Now with regard to the ludicrous statement that there is no intention of interfering with Russian internal politics. Everyone knows that it is openly admitted that one of the main objects of the Allies in invading Russia is “to save Russia from the Bolsheviks.” The capitalist Press has made no secret of it. Capitalist agents, both here and in Russia, have striven for it. In particular one may instance Dr. Harold Williams, when special correspondent to the "Daily Chronicle” in Petrograd, and since his return to this country. His filthy diatribes against the Bolsheviks leave no doubt as to their object—the overthrow of those against whom he inveighed.
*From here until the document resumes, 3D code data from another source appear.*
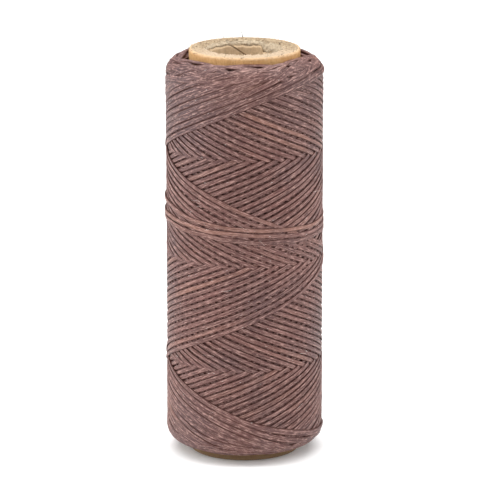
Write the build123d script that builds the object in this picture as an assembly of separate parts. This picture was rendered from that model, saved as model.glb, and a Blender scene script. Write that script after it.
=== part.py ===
from build123d import *
import os

# A spool of flat waxed thread: a spiral-wound paper tube with one long thread cross-wound on it.
# Origin at the centre of the tube's lower end, +Z up along the tube. Millimetres.

# Driving dimensions
tube_length = 84.0
bore_radius = 7.3
liner_thickness = 0.5        # the thin inner ply that lines the bore
body_ply_thickness = 1.0
body_ply_count = 3
outer_ply_thickness = 0.5    # the kraft ply that faces outwards
outer_ply_edge = 0.25        # rounding where the knife parted the tube

thread_thickness = 0.39      # flattened by the winding tension
thread_width = 1.15
layer_count = 6              # each layer is one pass up and one pass down, laid crosswise
bare_end = 1.35              # tube left bare beyond the thread at each end
shoulder_height = 4.6        # how far the thread's rounded ends reach along the tube
first_shoulder = 1.6         # the same on the innermost layer

wrap_count = 3               # the last turns, laid side by side around the waist
wrap_pitch = 1.18
wrap_thickness = 0.42
wrap_height = 49.6           # where the middle wrap crosses the axis
wrap_rise_x = -0.1           # the wraps sit aslant: rise per unit of X and of Y
wrap_rise_y = 0.056

# Worked out from them
tube_radius = bore_radius + liner_thickness + body_ply_count * body_ply_thickness + outer_ply_thickness
layer_thickness = 2 * thread_thickness
build_up = layer_count * layer_thickness
thread_radius = tube_radius + build_up


def tube(inner_radius, outer_radius):
    """A plain tube of the core's full length, standing on the origin."""
    ring = Circle(outer_radius) - Circle(inner_radius)
    return extrude(ring, tube_length)


def outer_ply():
    """The kraft ply, its two outside edges softened."""
    inner_radius = tube_radius - outer_ply_thickness
    ply = tube(inner_radius, tube_radius)
    rims = ply.edges().filter_by(GeomType.CIRCLE)
    outside_rims = [rim for rim in rims if rim.radius > inner_radius + outer_ply_thickness / 2]
    return fillet(outside_rims, outer_ply_edge)


def skin(layers):
    """Half of the outline that this many layers make, as edges from the tube's lower end upwards:
    a quarter ellipse off the bare tube, a straight side and a quarter ellipse back to the tube."""
    reach = layers * layer_thickness
    height = first_shoulder + (shoulder_height - first_shoulder) * (layers - 1) / (layer_count - 1)
    lower_centre = (tube_radius, bare_end + shoulder_height)
    upper_centre = (tube_radius, tube_length - bare_end - shoulder_height)
    lower = EllipticalCenterArc(lower_centre, reach, height, -90, arc_size=90)
    upper = EllipticalCenterArc(upper_centre, reach, height, 0, arc_size=90)
    return [lower, Line(lower @ 1, upper @ 0), upper]


def thread_layer(number):
    """One sleeve of thread, which wraps over the ends of the sleeve inside it."""
    outside = skin(number)
    if number == 1:
        section = make_face(outside + [Line(outside[-1] @ 1, outside[0] @ 0)])
    else:
        inside = skin(number - 1)
        upper_end = Line(outside[-1] @ 1, inside[-1] @ 1)
        lower_end = Line(inside[0] @ 0, outside[0] @ 0)
        section = make_face(outside + [upper_end] + inside + [lower_end])
    return revolve(Plane.XZ * section, Axis.Z)


def finishing_wraps():
    """Three flat turns that hug the winding, each a thin shell cut by two slanting planes."""
    shell = tube(thread_radius, thread_radius + wrap_thickness)
    slant = Vector(-wrap_rise_x, -wrap_rise_y, 1)
    wraps = []
    for turn in range(wrap_count):
        height = wrap_height + (turn - (wrap_count - 1) / 2) * wrap_pitch
        slab = Plane((0, 0, height), z_dir=slant) * Box(60, 60, thread_width)
        wraps += (shell & slab).solids()
    return Compound(wraps)


def all_nodes():
    """Every sub-part of the spool, from the bore outwards."""
    nodes = {}
    radius = bore_radius + liner_thickness
    nodes["core_liner_ply"] = tube(bore_radius, radius)
    for number in range(1, body_ply_count + 1):
        nodes[f"core_body_ply_{number}"] = tube(radius, radius + body_ply_thickness)
        radius += body_ply_thickness
    nodes["core_outer_ply"] = outer_ply()
    for number in range(1, layer_count + 1):
        nodes[f"thread_layer_{number}"] = thread_layer(number)
    nodes["finishing_wraps"] = finishing_wraps()
    return nodes


os.makedirs("parts", exist_ok=True)
for name, shape in all_nodes().items():
    export_step(shape, f"parts/{name}.step")
    print(f"{name}: {shape.volume:.1f} mm3")
print(f"thread radius {thread_radius:.2f} mm, tube radius {tube_radius:.2f} mm")
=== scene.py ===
import bpy
import math
import random
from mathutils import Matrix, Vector, noise


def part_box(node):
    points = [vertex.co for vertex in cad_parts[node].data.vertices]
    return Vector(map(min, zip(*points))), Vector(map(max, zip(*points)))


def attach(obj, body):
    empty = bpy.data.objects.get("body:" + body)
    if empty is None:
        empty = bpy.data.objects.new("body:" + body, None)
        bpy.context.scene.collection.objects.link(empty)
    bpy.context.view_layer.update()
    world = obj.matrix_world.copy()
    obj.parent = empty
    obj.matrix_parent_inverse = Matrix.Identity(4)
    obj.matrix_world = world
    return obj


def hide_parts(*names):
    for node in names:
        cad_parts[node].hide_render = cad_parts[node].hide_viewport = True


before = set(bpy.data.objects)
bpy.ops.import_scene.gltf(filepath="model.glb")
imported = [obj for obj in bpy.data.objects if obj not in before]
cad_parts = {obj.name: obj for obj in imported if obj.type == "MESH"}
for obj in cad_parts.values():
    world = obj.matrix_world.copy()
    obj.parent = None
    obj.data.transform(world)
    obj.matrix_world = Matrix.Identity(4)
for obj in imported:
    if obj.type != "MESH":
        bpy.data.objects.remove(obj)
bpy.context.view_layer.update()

mm = 0.001
turn = 2 * math.pi

# sizes that the frame gives
layerNames = sorted(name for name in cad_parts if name.startswith("thread_layer_"))
plyNames = sorted(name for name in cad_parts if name.startswith("core_body_ply_"))
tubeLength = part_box("core_outer_ply")[1].z
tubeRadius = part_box("core_outer_ply")[1].x
plyRadii = [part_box("core_liner_ply")[1].x] + [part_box(name)[1].x for name in plyNames]
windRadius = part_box(layerNames[-1])[1].x
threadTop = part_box(layerNames[-1])[1].z
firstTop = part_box(layerNames[0])[1].z
buildUp = windRadius - tubeRadius
layerBuild = buildUp / len(layerNames)


def deselectAll():
    if bpy.context.object and bpy.context.object.mode != "OBJECT":
        bpy.ops.object.mode_set(mode="OBJECT")
    bpy.ops.object.select_all(action="DESELECT")


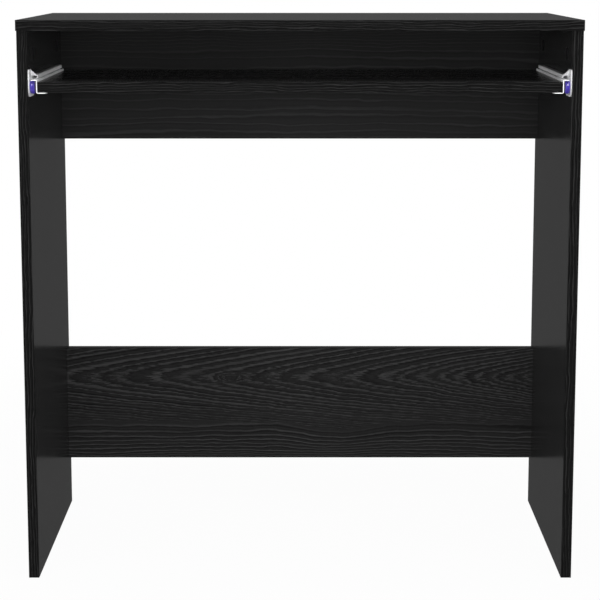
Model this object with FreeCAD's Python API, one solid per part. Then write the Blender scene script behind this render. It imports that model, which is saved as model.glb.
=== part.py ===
import FreeCAD, Part
import math
import os

# Computer desk with a pull-out keyboard tray, in millimetres.
#
# Two upright side panels carry a worktop and are tied together at the back by two
# wide panels, all of black-oak-faced engineered wood with banded edges. The boards
# are joined by cam locks and wooden dowels. A keyboard tray hangs under the worktop
# on a pair of bottom-mounted roller slides: each has a rail screwed to the side
# panel with a roller at its front end, and a rail screwed under the tray with a
# roller at its rear end.
#
# Frame: the origin is on the floor under the middle of the worktop. +X is to the
# right and +Y to the back for someone who sits at the desk, and +Z is up.

V = FreeCAD.Vector

# ---------------------------------------------------------------- desk
desk_width = 800.0
desk_depth = 400.0
desk_height = 815.0
board = 15.0  # thickness of every board
edge_band = 0.5  # thickness of the edge banding

reveal_side = 1.0  # worktop stands out past a side panel's outer face
reveal_front = 2.0  # worktop stands out past the side panels' front edges
reveal_rear = 2.0

panel_height = 186.0  # both back panels
panel_inset = 13.0  # back panels' rear faces, in from the side panels' rear edges
lower_panel_rise = 82.5  # underside of the lower back panel above the floor

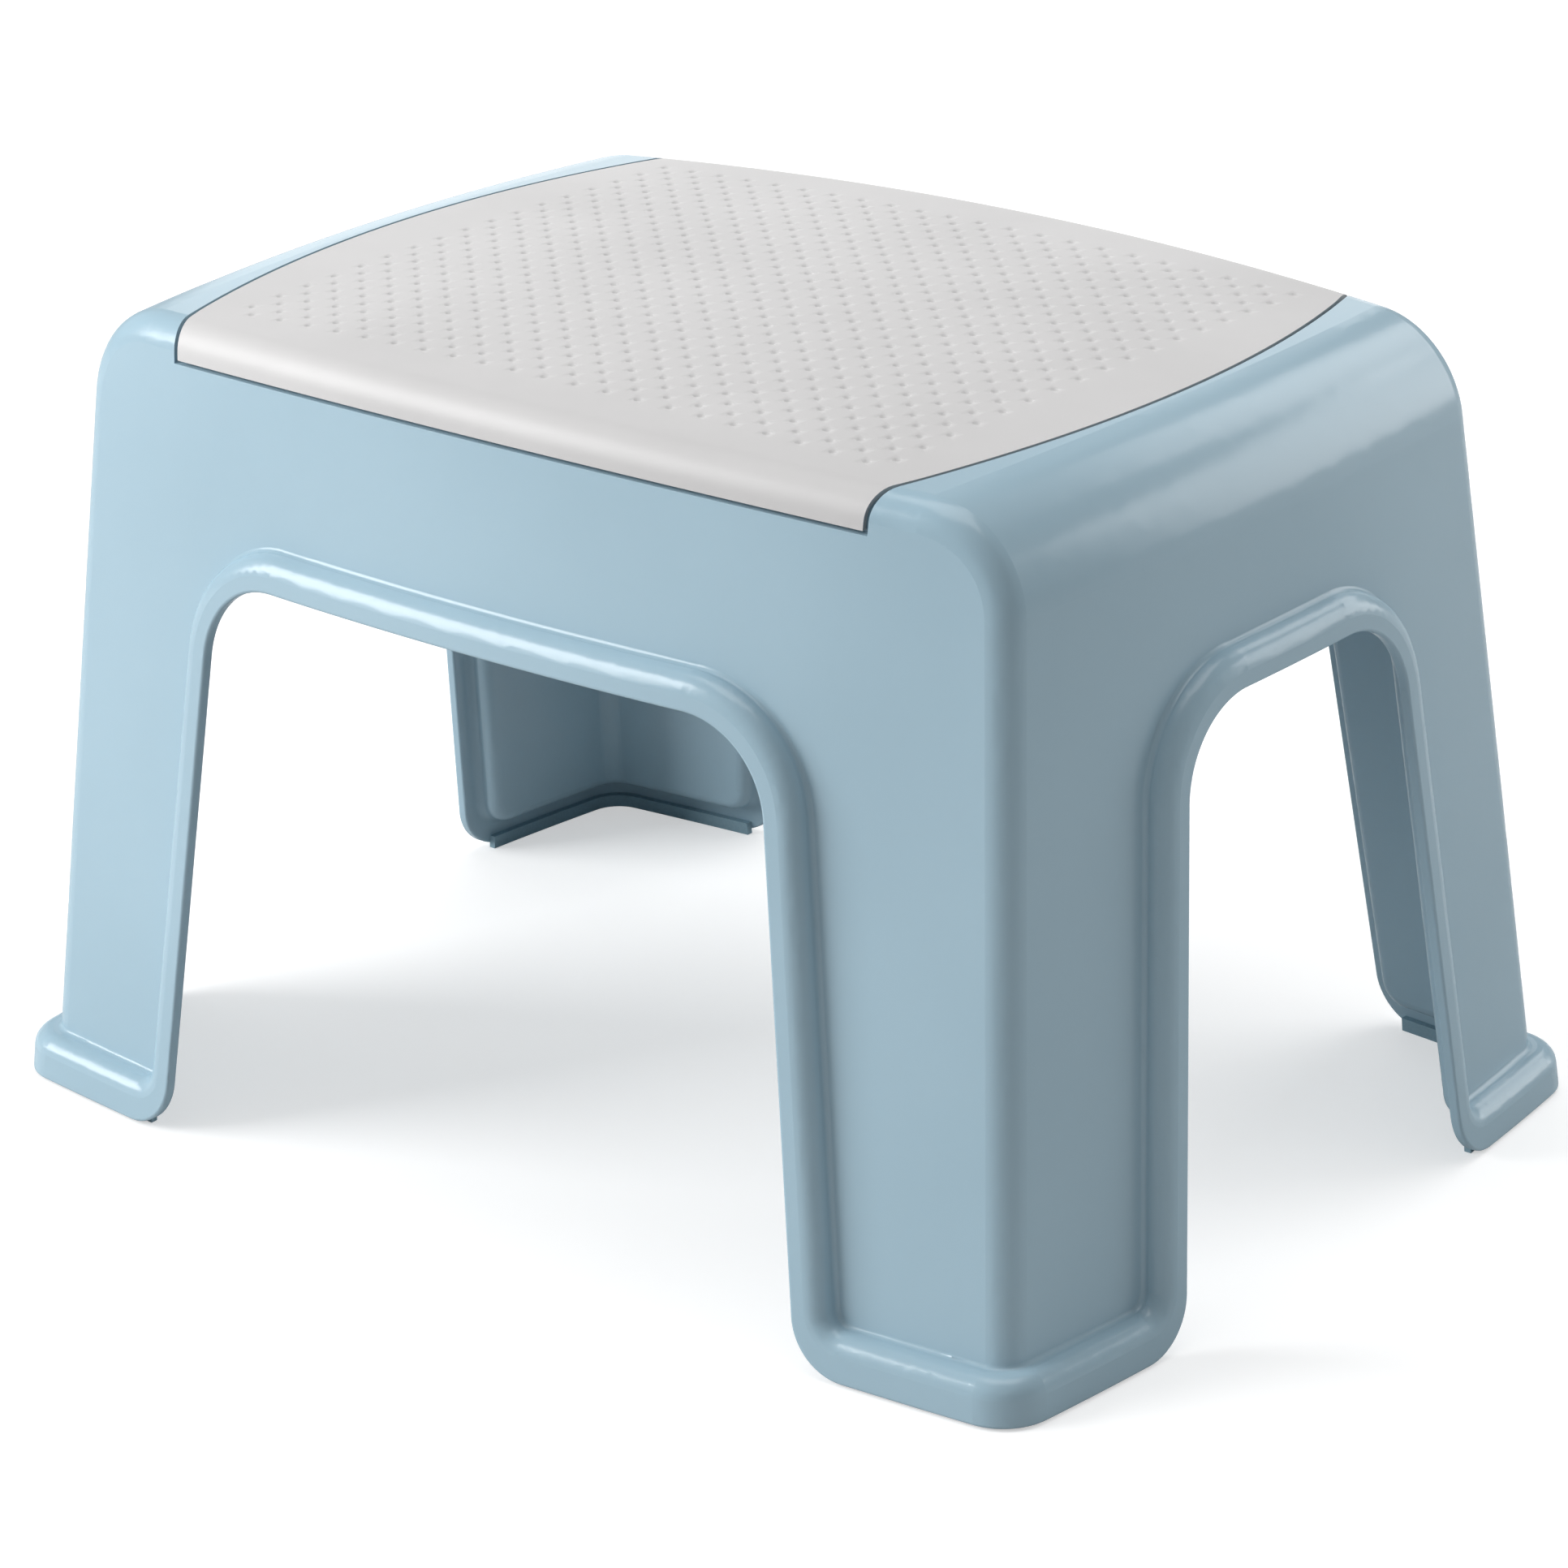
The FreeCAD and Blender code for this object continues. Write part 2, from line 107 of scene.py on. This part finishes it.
shellFinish = dict(
    colour="A1BCCA", colourDeep="9BB6C4",
    roughLow=0.20, roughHigh=0.26,
    grain=0.35,        # mm between the pits of the eroded mould, coarser than real so they show
    grainDepth=0.006,  # mm
    flow=90.0,         # mm across the faint clouds where the melt flowed
    ior=1.49,
    soak=0.06, soakDepth=1.5,    # share of the light that soaks in, and how deep in mm
    soakTint=(0.6, 0.9, 1.2),    # blue goes deepest
)


def mouldedPolypropylene():
    # polypropylene moulded against a finely eroded steel tool: an even body colour, a soft broad
    # gloss broken by a very fine grain, and faint clouds of tone from the flow of the melt
    f = shellFinish
    material, tree, place = startMaterial("mouldedPolypropylene")
    clouds = addNode(tree, "ShaderNodeTexNoise", {"Vector": place},
                     sockets={"Scale": 1 / (f["flow"] * mm), "Detail": 2.0, "Roughness": 0.4})
    tone = addNode(tree, "ShaderNodeValToRGB", {"Fac": clouds.outputs["Fac"]},
                   stops=[(0.3, toLinear(f["colourDeep"])), (0.7, toLinear(f["colour"]))])
    pits = addNode(tree, "ShaderNodeTexNoise", {"Vector": place},
                   sockets={"Scale": 1 / (f["grain"] * mm), "Detail": 2.0, "Roughness": 0.6})
    gloss = addNode(tree, "ShaderNodeMapRange", {"Value": clouds.outputs["Fac"]},
                    sockets={"To Min": f["roughLow"], "To Max": f["roughHigh"]})
    bump = addNode(tree, "ShaderNodeBump", {"Height": pits.outputs["Fac"]},
                   sockets={"Strength": 0.5, "Distance": f["grainDepth"] * mm})
    shader = addNode(tree, "ShaderNodeBsdfPrincipled",
                     {"Base Color": tone.outputs["Color"], "Roughness": gloss.outputs["Result"],
                      "Normal": bump.outputs["Normal"]},
                     sockets={"IOR": f["ior"], "Subsurface Weight": f["soak"],
                              "Subsurface Radius": f["soakTint"],
                              "Subsurface Scale": f["soakDepth"] * mm})
    endMaterial(tree, shader)
    return material


insertFinish = dict(
    colour="C8C7C7", colourWorn="C2C1C1",
    roughLow=0.42, roughHigh=0.52,
    grain=0.6,         # mm between the bumps of the skin, coarser than real so they show
    grainDepth=0.012,  # mm
    flow=60.0,         # mm across the faint clouds of tone
    ior=1.48,
    soak=0.08, soakDepth=1.5,    # share of the light that soaks in, and how deep in mm
    soakTint=(1.0, 1.0, 1.0),
)


def softTouchElastomer():
    # pale thermoplastic elastomer moulded on a sand-blasted tool: duller than the shell, with a
    # low wide sheen along the folds and a fine dry grain between the dimples
    f = insertFinish
    material, tree, place = startMaterial("softTouchElastomer")
    clouds = addNode(tree, "ShaderNodeTexNoise", {"Vector": place},
                     sockets={"Scale": 1 / (f["flow"] * mm), "Detail": 3.0, "Roughness": 0.5})
    tone = addNode(tree, "ShaderNodeValToRGB", {"Fac": clouds.outputs["Fac"]},
                   stops=[(0.3, toLinear(f["colourWorn"])), (0.65, toLinear(f["colour"]))])
    bumps = addNode(tree, "ShaderNodeTexNoise", {"Vector": place},
                    sockets={"Scale": 1 / (f["grain"] * mm), "Detail": 3.0, "Roughness": 0.6})
    gloss = addNode(tree, "ShaderNodeMapRange", {"Value": bumps.outputs["Fac"]},
                    sockets={"To Min": f["roughLow"], "To Max": f["roughHigh"]})
    bump = addNode(tree, "ShaderNodeBump", {"Height": bumps.outputs["Fac"]},
                   sockets={"Strength": 0.6, "Distance": f["grainDepth"] * mm})
    shader = addNode(tree, "ShaderNodeBsdfPrincipled",
                     {"Base Color": tone.outputs["Color"], "Roughness": gloss.outputs["Result"],
                      "Normal": bump.outputs["Normal"]},
                     sockets={"IOR": f["ior"], "Subsurface Weight": f["soak"],
                              "Subsurface Radius": f["soakTint"],
                              "Subsurface Scale": f["soakDepth"] * mm})
    endMaterial(tree, shader)
    return material


padFinish = dict(
    # the rubber's own tone, partly painted shade: set darker than the shell to match the shade at
    # the foot of each leg
    colour="86A4B2", colourWorn="8FACB9",
    rough=0.6, ior=1.5,
    grain=0.8, grainDepth=0.03,  # mm, the mottle of the rubber
)


def mouldedFootRubber():
    # soft rubber moulded in a plain tool: matt and faintly mottled; its colour is set darker than
    # the shell as painted shade, to match the shade at the foot of each leg
    f = padFinish
    material, tree, place = startMaterial("mouldedFootRubber")
    grain = addNode(tree, "ShaderNodeTexNoise", {"Vector": place},
                    sockets={"Scale": 1 / (f["grain"] * mm), "Detail": 3.0})
    tone = addNode(tree, "ShaderNodeValToRGB", {"Fac": grain.outputs["Fac"]},
                   stops=[(0.35, toLinear(f["colour"])), (0.7, toLinear(f["colourWorn"]))])
    bump = addNode(tree, "ShaderNodeBump", {"Height": grain.outputs["Fac"]},
                   sockets={"Strength": 0.5, "Distance": f["grainDepth"] * mm})
    shader = addNode(tree, "ShaderNodeBsdfPrincipled",
                     {"Base Color": tone.outputs["Color"], "Normal": bump.outputs["Normal"]},
                     sockets={"IOR": f["ior"], "Roughness": f["rough"]})
    endMaterial(tree, shader)
    return material


shellMaterial = mouldedPolypropylene()
insertMaterial = softTouchElastomer()
padMaterial = mouldedFootRubber()
print("materials made")


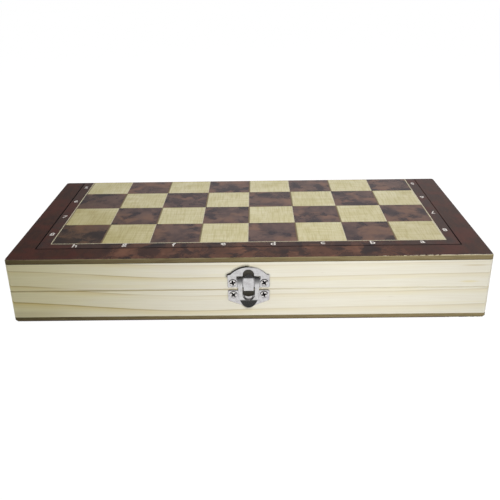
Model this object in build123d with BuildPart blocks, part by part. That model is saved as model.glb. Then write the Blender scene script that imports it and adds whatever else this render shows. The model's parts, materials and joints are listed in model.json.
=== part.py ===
"""Folding chess and backgammon board, closed.

Two equal trays of pine rails on printed boards are joined by two butt hinges at the back
and held shut by a swing hasp at the front. Millimetres, +X right, +Y back, +Z up.
The origin is the middle of the underside.
"""

from build123d import *

import os
from math import cos, radians, sin

# The box
board_width = 340.0
half_depth = 170.0
rail_height = 21.0
rail_thickness = 9.0
panel_thickness = 3.5
print_thickness = 0.3
print_fit = 0.1
corner_lap = 3.5
corner_radius = 2.5
parting_ease = 0.4
lid_panel_ease = 0.5
base_panel_ease = 1.0

# The hinges, with the leaf's width from the pin's axis
hinge_spacing = 200.0
hinge_length = 25.0
leaf_width = 7.6
leaf_thickness = 0.8
leaf_corner = 0.6
mortise_fit = 0.1
knuckle_count = 3
knuckle_gap = 0.2
roll_seam = 0.25
hinge_pin_radius = 0.9
hinge_pin_fit = 0.05
barrel_clearance = 0.35

# The hinge screws, countersunk in the leaves
hinge_screw_spacing = 16.0
hinge_screw_setback = 4.9
hinge_screw_radius = 0.8
hinge_screw_head_radius = 1.6
hinge_screw_length = 8.0

# The hasp's sheet and its upper plate, with heights from the parting line
hasp_sheet = 0.8
hasp_edge = 0.35
plate_width = 29.8
plate_foot = 1.7
plate_shoulder = 12.0
plate_crown = 17.8
crown_radius = 17.0
crown_blend = 1.2
plate_corner = 0.9
window_top = 15.5

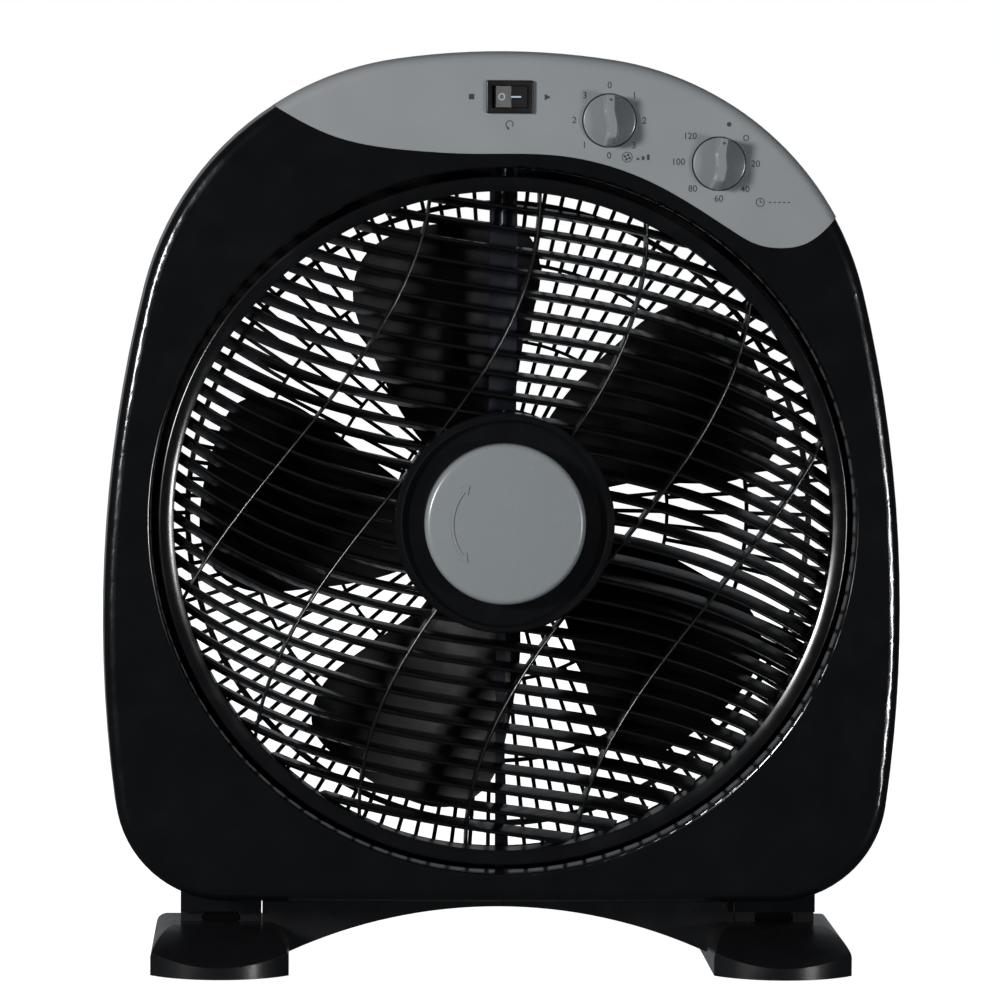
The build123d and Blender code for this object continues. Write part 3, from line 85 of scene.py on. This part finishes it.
def build_world():
    """White to the camera, and a dim even room to everything that the light reaches."""
    world = bpy.data.worlds.new("studio")
    scene.world = world
    world.use_nodes = True
    tree = world.node_tree
    tree.nodes.clear()
    output = tree.nodes.new("ShaderNodeOutputWorld")
    mix = tree.nodes.new("ShaderNodeMixShader")
    path = tree.nodes.new("ShaderNodeLightPath")
    room = tree.nodes.new("ShaderNodeBackground")
    backdrop = tree.nodes.new("ShaderNodeBackground")
    room.inputs["Color"].default_value = (0.82, 0.90, 1.0, 1)
    room.inputs["Strength"].default_value = 0.05
    backdrop.inputs["Color"].default_value = (1, 1, 1, 1)
    backdrop.inputs["Strength"].default_value = 1.0
    tree.links.new(path.outputs["Is Camera Ray"], mix.inputs["Fac"])
    tree.links.new(room.outputs[0], mix.inputs[1])
    tree.links.new(backdrop.outputs[0], mix.inputs[2])
    tree.links.new(mix.outputs[0], output.inputs["Surface"])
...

What sort of game has been played is unwittingly revealed in an eulogy of Capt. Cromie which appeared in the “Daily Chronicle” on Sept. 14th, wherein, after retailing some of Cromie’s activities in favour of the capitalist interests, it is stated that, he went to Petrograd and strove to hold the forces of “sanity and reason” together. Needless to say, in the capitalist view, neither sanity nor reason can reside in Bolshevik craniums, and to scheme their overthrow is not interfering in internal politics of course!

1 comment:

Imposs1904 said...

Copied from the SPGB website.

An interesting editorial because, as late as the autumn of 1918, whilst not accepting the Russian Revolution was a socialist revolution, there was still a residue of sympathy for the Bolsheviks because of their actions in taking Russia out of the war. Obviously that soon changed as more information came to light, and in response to the lavish and outlandish claims of the Bolsheviks and their mouthpieces in the West.